他们在省里见过一面。彼此算不上陌生。
“一路辛苦!”一见面,盛怀山便紧紧握住丁寒的手,满脸歉意地解释,“丁组长,实在对不起,让你久等了。”
丁寒客气地回他道:“盛市长,你忙,我能理解。”
“今天啊,投资团来我们淮化,我们淮化市委市政府主要领导都参加了接待。今天谈得很融洽,如果不出意外,这笔多达五亿的投资算是稳了。”
盛怀山看似说得很随意,但眉宇间流露出来的得意,还是让人感同身受。
“他们要在我们淮化打造一个国际化的旅游养生项目。到时候,我们淮化可能是全省,甚至全国外国人最多的地方了。”
盛怀山开怀大笑,他看起来踌躇满志,神采飞扬。
春保组在春节前要对全省春保工作实行全面检查督促,这是省政府会议决定的。为保证春保工作落实到位,省政府要求春保小组必须深入一线检查。
丁寒恭喜盛怀山道:“盛市长,淮化这次要腾飞了啊。”
“必须的。”盛怀山严肃说道:“过去,都说我们淮化拖了全省的后腿。今后,我要让他们真正体会到士别三日当刮目相看。”
“对了。”盛怀山突然问道:“丁组长,听说你们刚从少阳市过来?春保组在少阳搞出来了大动静啊。”
丁寒狐疑地问道:“盛市长都听到了什么消息?”
盛怀山沉吟片刻道:“少阳这次是下了决心了。他们的财政本来也不富裕,这次花血本垫付了农民工工资。我在替老孟着急,要是垫付的钱收不回来,老孟就难做了啊。”
丁寒道:“政府垫付农民工工资,是他们本身应该承担的责任。”
“说得对。”盛怀山一本正经道:“老孟这是搬起石头砸自己的脚。如果他少阳像我们淮化一样,不管投资人有什么背景,都必须先把保证金交清楚,才能允许他开工。这样就不会被动了啊。”
“老孟这人,就是性格软弱。”盛怀山不等丁寒说话,自顾自说道:“听说,少阳死了一个农民工,他被农民工家属追得像老鼠一样西处躲。这也太丢了政府的脸面了嘛。”
丁寒试探地问了他一句,“如果换是盛市长,你要怎么处理这个事?”
“简单。
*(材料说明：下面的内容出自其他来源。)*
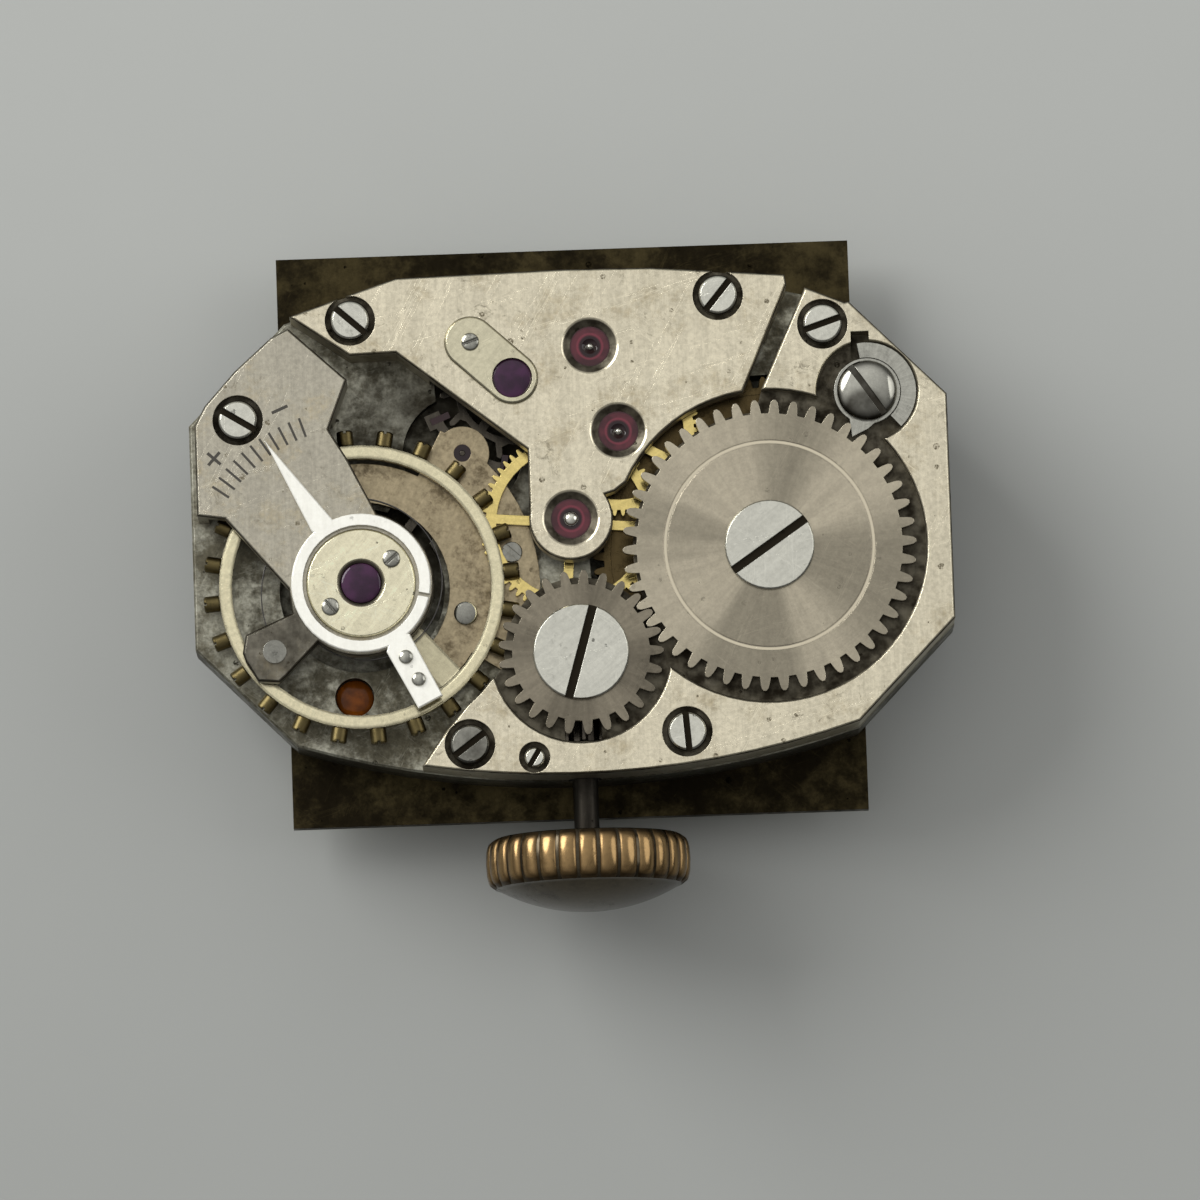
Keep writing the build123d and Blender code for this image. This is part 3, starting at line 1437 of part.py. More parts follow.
def cap_jewels():
    """The polished stones over the upper pivots of the balance and the escape wheel."""
    escape_stone = disc(escape, jewel_radius, bridge_top, bridge_top + cap_plate_thickness)
    balance_stone = disc(balance, jewel_radius, bridge_top, bridge_top + end_piece_thickness - level_gap / 2)
    return [escape_stone, balance_stone]


def bridge_screws():
    screws = []
    low = bridge_top - screw_seat_depth
    places = bridge_screw_shares + [cock_screw_share]
    angles = bridge_screw_slot_angles + [cock_screw_slot_angle]
    for share, angle in zip(places, angles):
        screws.append(screw(at(share), screw_head_radius, low, low + screw_head_height,
                            screw_shank_radius, screw_low, angle))
    return screws


def cap_screws():
    screws = []
    height = cap_screw_head_radius / 2
    low = bridge_top + end_piece_thickness
    for place in end_piece_screw_places():
        screws.append(screw(place, cap_screw_head_radius, low, low + height, cap_shank_radius,
                            cock_under + level_gap, click_slot_angle))
    cap_low = bridge_top + cap_plate_thickness
    screws.append(screw(at(escape_cap_screw_share), cap_screw_head_radius, cap_low, cap_low + height,
                        cap_shank_radius, bridge_under + level_gap, ratchet_slot_angle))
    return screws


def steady_pins():
    low = split - steady_pin_length / 2
    return [disc(at(share), steady_pin_radius, low, low + steady_pin_length) for share in steady_pin_shares]


def write(name, shape):
    """Write one node, as a single solid or as a group of separate solids."""
    solids = []
    for piece in shape if isinstance(shape, list) else [shape]:
        solids.extend(piece.solids())
    whole = solids[0] if len(solids) == 1 else Compound(children=solids)
    export_step(whole, "parts/" + name + ".step")


makers = [
    main_plate, barrel_bridge, train_bridge, balance_cock, pallet_bridge, dial,
    barrel_drum, barrel_cover, mainspring, barrel_arbor, centre_wheel, centre_pinion,
    third_wheel, third_pinion, fourth_wheel, fourth_pinion, escape_wheel, escape_pinion,
    pallet_fork, pallet_staff, pallet_stones, balance_wheel, balance_rim_screws, balance_staff,
    roller, impulse_jewel, hairspring_collet, hairspring, hairspring_stud, end_piece_plate,
    escape_cap_plate, cap_jewels, cap_screws, regulator, curb_pins,
    ratchet_wheel, ratchet_screw, crown_wheel, crown_wheel_seat, crown_wheel_screw,
    click, click_screw, click_spring, crown, winding_stem, winding_pinion, sliding_pinion,
    setting_lever, setting_lever_screw, setting_lever_spring, yoke, small_plate_screws,
    cannon_pinion, hour_wheel, minute_wheel, setting_wheel,
    upper_jewels, lower_jewels, bridge_screws, steady_pins,
]
for maker in makers:
    write(maker.__name__, maker())
print("least gap between turns of the hairspring:", round(least_gap(), 3), "mm")
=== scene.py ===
import math

import bmesh
import bpy
from bpy.props import FloatProperty, FloatVectorProperty, IntProperty, PointerProperty
from bpy.types import Operator, Panel, PropertyGroup
from mathutils import Matrix, Vector


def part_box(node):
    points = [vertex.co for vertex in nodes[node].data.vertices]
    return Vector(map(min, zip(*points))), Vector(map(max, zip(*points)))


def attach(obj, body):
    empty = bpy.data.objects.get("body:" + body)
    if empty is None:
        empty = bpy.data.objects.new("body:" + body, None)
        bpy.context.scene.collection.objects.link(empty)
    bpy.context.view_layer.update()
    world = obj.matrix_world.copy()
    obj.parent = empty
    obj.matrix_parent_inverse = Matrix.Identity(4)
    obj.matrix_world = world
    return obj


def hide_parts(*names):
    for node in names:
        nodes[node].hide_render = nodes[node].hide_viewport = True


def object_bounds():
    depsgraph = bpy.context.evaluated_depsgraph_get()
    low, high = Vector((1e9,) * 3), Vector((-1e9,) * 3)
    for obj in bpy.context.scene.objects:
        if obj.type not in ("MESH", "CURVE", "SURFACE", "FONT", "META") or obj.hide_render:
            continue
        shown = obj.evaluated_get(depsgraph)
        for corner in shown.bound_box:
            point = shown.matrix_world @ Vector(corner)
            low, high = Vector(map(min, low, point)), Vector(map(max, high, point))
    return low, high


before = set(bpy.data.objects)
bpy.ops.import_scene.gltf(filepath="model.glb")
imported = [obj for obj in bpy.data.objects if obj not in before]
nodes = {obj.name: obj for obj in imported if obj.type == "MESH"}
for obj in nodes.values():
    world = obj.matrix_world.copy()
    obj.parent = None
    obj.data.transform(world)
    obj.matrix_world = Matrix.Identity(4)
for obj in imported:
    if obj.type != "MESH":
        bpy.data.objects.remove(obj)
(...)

”盛怀山不以为然地说道:“几个农民,还能让他们把天翻了?政府就应该在必要的时候出重拳,严打击。”
丁寒看了他一眼,没有反驳他,心里却涌上来一丝不快。
“丁组长,你觉得我说得对不对?政府是什么?政府就是强权。如果几个小小的毛贼就让政府运转无法进行下去,这后果是很严重的。”
丁寒眉头微皱,还是没有反驳他。
“还有,我听说,老孟把人家医院的一帮子人都撸了。这种做法我是不赞同的。这个责任怎么能归罪在人家医院身上呢?”
丁寒好奇地问了他一句,“依盛市长看,责任该谁承担?”
盛怀山大喇喇道:“医疗产业化,是大方针。如果医院对所有无钱看病的人都积极抢救,耗费的医疗资源和产生的相关费用,谁承担?让医院出?还是医生自掏腰包?好像都不合适吧?”
“盛市长的意思,医院可以见死不救?”
“我也不是这个意思。我就是认为,要量力而为。而且,我不赞成这种风气。否则,医院就乱了。最终还是政府兜底。可是政府有这么大的能力吗?”
盛怀山闭口不谈春保组的工作,而是揪着少阳发生的事发表感慨,这让丁寒感觉到谈话的方向出现了偏差。
他清了清嗓子,“盛市长,我们这次来淮化,希望得到你的支持。”
“必须支持。”盛怀山的声音很大,“我也是春保小组的副组长嘛。对了,丁组长准备从哪方面入手?”